[Start DATA LINES]

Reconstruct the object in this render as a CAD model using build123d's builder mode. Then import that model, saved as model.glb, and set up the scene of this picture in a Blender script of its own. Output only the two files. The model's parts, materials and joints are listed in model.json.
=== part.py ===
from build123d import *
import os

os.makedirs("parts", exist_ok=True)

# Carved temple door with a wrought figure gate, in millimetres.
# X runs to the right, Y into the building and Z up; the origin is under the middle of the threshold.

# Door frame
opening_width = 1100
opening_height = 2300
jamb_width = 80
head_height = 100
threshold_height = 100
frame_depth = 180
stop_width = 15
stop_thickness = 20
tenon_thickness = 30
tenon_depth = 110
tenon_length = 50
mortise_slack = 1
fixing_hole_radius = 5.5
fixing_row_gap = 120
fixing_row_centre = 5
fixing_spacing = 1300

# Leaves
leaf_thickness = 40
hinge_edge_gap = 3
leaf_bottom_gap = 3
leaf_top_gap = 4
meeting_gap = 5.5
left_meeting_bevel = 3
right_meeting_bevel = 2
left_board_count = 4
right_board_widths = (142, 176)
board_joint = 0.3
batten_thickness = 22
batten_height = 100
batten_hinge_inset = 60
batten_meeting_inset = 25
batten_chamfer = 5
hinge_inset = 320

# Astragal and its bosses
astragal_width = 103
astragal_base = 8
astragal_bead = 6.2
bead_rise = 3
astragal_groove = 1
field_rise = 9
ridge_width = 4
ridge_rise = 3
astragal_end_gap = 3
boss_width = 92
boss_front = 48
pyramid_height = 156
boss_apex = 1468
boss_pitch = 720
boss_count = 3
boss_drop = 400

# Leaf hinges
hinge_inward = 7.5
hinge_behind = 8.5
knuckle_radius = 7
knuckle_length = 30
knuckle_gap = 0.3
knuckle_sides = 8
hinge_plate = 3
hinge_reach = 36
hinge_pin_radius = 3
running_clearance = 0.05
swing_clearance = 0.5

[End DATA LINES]

Please give an exact restatement of only the lines from the beginning of the material above to the line with "hinge_inset = 320", inclusive.

Reconstruct the object in this render as a CAD model using build123d's builder mode. Then import that model, saved as model.glb, and set up the scene of this picture in a Blender script of its own. Output only the two files. The model's parts, materials and joints are listed in model.json.
=== part.py ===
from build123d import *
import os

os.makedirs("parts", exist_ok=True)

# Carved temple door with a wrought figure gate, in millimetres.
# X runs to the right, Y into the building and Z up; the origin is under the middle of the threshold.

# Door frame
opening_width = 1100
opening_height = 2300
jamb_width = 80
head_height = 100
threshold_height = 100
frame_depth = 180
stop_width = 15
stop_thickness = 20
tenon_thickness = 30
tenon_depth = 110
tenon_length = 50
mortise_slack = 1
fixing_hole_radius = 5.5
fixing_row_gap = 120
fixing_row_centre = 5
fixing_spacing = 1300

# Leaves
leaf_thickness = 40
hinge_edge_gap = 3
leaf_bottom_gap = 3
leaf_top_gap = 4
meeting_gap = 5.5
left_meeting_bevel = 3
right_meeting_bevel = 2
left_board_count = 4
right_board_widths = (142, 176)
board_joint = 0.3
batten_thickness = 22
batten_height = 100
batten_hinge_inset = 60
batten_meeting_inset = 25
batten_chamfer = 5
hinge_inset = 320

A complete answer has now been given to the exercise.